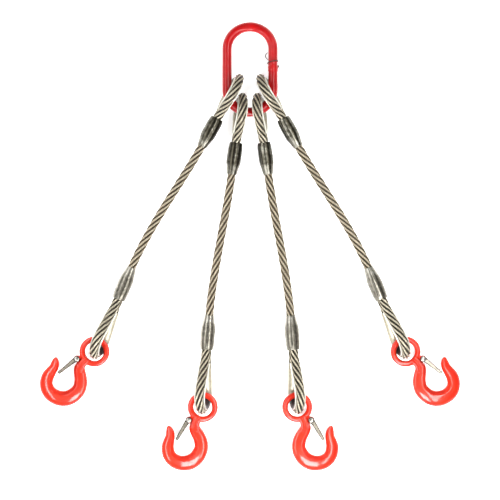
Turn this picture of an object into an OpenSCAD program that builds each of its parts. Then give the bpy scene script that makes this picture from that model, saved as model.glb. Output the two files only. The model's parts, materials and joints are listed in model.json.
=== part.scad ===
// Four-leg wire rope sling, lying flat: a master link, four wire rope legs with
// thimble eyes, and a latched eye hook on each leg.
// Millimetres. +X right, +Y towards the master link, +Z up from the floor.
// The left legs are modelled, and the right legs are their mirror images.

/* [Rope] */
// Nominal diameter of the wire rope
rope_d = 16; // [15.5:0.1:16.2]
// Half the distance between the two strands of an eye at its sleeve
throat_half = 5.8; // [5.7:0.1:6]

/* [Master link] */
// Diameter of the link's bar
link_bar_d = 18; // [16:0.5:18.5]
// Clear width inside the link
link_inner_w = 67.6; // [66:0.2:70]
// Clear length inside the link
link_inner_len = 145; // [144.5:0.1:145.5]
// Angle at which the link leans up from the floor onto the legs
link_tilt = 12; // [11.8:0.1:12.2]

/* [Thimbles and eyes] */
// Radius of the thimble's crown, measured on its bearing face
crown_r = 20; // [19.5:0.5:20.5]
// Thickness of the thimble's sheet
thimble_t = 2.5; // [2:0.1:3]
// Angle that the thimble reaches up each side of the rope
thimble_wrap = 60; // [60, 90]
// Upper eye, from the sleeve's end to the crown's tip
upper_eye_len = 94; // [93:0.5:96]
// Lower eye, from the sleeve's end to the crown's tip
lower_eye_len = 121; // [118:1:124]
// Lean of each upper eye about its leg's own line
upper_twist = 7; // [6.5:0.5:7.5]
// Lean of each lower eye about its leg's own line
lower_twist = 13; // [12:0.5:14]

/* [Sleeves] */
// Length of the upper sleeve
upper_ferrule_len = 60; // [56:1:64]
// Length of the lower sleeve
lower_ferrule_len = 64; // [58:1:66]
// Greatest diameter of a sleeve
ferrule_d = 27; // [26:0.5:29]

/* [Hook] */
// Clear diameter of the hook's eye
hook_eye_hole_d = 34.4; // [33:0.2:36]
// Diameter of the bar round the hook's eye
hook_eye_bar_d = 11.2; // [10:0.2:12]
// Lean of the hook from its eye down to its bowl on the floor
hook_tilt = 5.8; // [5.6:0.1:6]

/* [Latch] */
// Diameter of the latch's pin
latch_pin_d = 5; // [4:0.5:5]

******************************

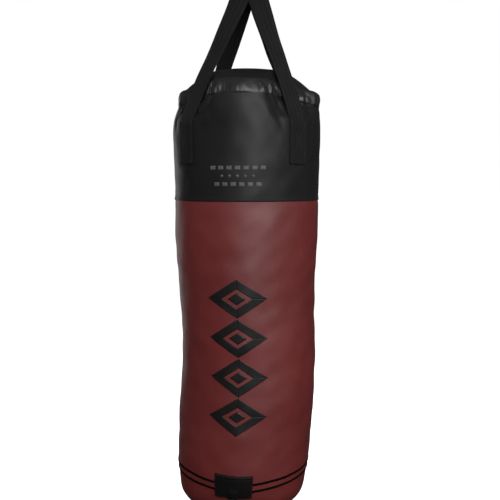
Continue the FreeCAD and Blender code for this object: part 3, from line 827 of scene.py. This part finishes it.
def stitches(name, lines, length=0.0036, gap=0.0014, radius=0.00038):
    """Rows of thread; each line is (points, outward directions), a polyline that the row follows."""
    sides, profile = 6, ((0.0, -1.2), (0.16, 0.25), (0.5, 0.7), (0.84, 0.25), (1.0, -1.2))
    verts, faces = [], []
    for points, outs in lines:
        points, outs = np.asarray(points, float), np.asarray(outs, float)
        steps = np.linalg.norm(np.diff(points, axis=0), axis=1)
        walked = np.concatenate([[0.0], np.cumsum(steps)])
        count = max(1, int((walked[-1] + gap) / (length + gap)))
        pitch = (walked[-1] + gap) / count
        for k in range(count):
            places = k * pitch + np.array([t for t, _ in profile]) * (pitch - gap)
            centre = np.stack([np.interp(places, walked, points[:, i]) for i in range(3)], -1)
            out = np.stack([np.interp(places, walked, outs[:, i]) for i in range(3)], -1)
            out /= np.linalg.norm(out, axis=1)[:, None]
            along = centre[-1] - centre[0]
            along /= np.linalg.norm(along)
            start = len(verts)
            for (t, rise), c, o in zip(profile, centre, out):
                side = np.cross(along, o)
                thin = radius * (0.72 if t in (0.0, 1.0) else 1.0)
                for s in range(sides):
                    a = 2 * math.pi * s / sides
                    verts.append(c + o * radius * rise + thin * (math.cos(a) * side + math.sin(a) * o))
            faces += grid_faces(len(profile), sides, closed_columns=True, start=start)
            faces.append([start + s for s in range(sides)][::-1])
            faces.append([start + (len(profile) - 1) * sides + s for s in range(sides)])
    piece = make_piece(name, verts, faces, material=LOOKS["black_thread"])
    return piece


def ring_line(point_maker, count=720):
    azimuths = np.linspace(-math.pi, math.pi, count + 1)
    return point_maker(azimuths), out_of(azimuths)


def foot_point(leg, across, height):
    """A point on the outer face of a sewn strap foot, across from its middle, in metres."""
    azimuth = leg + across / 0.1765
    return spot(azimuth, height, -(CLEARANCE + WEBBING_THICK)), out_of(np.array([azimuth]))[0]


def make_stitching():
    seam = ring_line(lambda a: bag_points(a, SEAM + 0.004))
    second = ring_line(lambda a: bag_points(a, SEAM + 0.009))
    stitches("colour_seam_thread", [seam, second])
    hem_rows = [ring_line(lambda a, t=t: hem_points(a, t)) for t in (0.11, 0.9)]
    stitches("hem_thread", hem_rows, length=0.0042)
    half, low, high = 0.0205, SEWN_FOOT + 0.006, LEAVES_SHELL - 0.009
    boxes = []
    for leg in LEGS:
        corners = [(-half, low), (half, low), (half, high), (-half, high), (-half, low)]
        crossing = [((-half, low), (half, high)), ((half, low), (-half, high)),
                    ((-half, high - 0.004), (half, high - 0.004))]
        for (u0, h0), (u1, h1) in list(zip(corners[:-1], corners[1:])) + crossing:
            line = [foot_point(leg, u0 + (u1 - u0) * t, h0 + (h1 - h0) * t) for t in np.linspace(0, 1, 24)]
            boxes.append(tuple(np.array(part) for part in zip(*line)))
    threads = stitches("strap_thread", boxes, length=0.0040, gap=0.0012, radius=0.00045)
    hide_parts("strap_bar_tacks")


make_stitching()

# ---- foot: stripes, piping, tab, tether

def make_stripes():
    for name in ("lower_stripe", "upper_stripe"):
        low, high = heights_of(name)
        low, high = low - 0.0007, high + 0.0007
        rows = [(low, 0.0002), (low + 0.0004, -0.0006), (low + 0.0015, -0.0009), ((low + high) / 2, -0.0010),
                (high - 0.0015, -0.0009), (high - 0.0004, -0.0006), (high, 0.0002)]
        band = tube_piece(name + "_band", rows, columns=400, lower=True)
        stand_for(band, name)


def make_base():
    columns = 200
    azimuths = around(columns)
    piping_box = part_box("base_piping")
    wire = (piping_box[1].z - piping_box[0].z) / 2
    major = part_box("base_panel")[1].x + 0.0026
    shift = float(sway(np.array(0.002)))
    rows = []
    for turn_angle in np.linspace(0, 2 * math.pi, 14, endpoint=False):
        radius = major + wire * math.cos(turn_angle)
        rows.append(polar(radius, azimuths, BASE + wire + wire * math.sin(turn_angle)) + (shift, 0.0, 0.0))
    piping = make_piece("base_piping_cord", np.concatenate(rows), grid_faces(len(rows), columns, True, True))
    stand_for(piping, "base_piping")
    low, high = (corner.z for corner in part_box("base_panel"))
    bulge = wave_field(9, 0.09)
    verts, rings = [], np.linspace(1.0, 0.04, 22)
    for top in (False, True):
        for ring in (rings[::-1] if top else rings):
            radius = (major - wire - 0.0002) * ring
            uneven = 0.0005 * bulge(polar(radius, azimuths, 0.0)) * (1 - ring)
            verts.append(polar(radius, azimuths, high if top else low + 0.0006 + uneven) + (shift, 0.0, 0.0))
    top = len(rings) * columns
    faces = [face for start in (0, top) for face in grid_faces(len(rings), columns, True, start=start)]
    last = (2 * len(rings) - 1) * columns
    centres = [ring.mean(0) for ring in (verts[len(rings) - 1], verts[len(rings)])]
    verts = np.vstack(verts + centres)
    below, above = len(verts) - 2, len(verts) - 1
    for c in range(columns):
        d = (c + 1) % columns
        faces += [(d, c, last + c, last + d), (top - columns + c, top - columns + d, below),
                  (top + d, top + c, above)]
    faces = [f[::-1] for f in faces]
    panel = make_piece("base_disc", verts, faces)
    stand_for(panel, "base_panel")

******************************

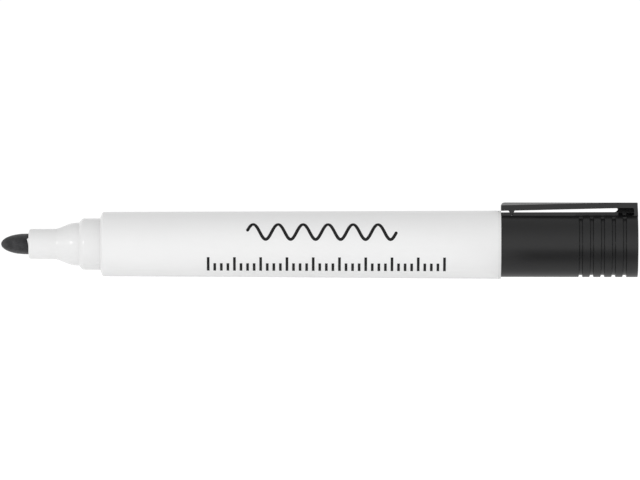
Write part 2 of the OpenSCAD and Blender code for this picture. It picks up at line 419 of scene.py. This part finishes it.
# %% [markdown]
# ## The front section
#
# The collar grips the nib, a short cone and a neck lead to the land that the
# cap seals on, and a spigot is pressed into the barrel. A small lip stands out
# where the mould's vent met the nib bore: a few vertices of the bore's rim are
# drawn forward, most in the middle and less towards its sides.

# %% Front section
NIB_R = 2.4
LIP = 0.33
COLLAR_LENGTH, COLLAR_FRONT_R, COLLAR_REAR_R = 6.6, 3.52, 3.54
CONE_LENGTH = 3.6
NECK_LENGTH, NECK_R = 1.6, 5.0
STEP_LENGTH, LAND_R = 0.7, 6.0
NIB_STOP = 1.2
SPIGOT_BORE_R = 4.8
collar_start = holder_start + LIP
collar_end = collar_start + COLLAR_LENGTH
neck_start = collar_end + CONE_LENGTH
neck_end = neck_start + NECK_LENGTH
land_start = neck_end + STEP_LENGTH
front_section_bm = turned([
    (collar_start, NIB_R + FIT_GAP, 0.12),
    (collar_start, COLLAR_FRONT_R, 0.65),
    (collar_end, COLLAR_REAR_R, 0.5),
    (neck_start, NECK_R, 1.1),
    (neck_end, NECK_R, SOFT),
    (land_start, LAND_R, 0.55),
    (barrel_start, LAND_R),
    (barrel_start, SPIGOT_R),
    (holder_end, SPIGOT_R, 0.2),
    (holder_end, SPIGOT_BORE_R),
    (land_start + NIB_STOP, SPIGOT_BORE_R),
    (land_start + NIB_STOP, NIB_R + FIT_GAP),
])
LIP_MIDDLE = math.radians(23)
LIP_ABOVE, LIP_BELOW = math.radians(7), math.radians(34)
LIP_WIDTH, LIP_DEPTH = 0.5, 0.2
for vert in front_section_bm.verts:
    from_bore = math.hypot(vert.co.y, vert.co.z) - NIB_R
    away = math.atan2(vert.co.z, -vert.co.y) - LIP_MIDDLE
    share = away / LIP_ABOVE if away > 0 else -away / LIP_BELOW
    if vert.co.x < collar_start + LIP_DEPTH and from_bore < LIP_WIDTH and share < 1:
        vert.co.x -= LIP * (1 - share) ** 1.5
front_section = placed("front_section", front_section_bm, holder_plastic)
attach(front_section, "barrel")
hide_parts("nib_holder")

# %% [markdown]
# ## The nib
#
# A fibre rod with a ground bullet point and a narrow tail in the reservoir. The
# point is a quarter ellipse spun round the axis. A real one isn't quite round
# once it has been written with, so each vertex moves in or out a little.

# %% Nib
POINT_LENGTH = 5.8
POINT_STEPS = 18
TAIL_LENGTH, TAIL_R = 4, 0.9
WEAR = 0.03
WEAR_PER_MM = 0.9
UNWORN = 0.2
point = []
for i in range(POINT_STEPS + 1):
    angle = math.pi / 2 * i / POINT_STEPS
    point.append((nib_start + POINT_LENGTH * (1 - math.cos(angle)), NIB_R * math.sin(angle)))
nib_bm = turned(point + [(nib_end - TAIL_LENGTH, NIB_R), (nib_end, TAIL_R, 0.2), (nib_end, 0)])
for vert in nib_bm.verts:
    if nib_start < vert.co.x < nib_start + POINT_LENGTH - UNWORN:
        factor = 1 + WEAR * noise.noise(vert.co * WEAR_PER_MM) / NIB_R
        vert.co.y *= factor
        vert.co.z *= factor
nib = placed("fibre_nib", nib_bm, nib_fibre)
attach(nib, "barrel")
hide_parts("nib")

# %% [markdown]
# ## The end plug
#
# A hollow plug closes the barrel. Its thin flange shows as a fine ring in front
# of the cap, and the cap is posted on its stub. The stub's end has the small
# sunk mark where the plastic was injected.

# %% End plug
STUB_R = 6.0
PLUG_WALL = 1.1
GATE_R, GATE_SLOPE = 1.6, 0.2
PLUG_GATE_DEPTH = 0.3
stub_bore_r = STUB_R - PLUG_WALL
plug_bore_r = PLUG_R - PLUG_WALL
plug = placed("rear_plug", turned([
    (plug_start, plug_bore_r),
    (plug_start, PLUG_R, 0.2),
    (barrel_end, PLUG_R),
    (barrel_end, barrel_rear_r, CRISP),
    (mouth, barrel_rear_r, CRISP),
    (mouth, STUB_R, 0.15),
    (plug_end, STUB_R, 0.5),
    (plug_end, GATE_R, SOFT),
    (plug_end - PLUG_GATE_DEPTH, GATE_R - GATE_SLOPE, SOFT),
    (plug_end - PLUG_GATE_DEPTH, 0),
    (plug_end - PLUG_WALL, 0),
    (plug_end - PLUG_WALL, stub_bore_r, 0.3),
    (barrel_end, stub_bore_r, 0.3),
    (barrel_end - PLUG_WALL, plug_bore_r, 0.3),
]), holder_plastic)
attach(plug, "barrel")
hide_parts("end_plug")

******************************

# Exercise aim
Check each line of the entries above for the word "object". List the ones that have it.

# The reply
Turn this picture of an object into an OpenSCAD program that builds each of its parts. Then give the bpy scene script that makes this picture from that model, saved as model.glb. Output the two files only. The model's parts, materials and joints are listed in model.json.
Continue the FreeCAD and Blender code for this object: part 3, from line 827 of scene.py. This part finishes it.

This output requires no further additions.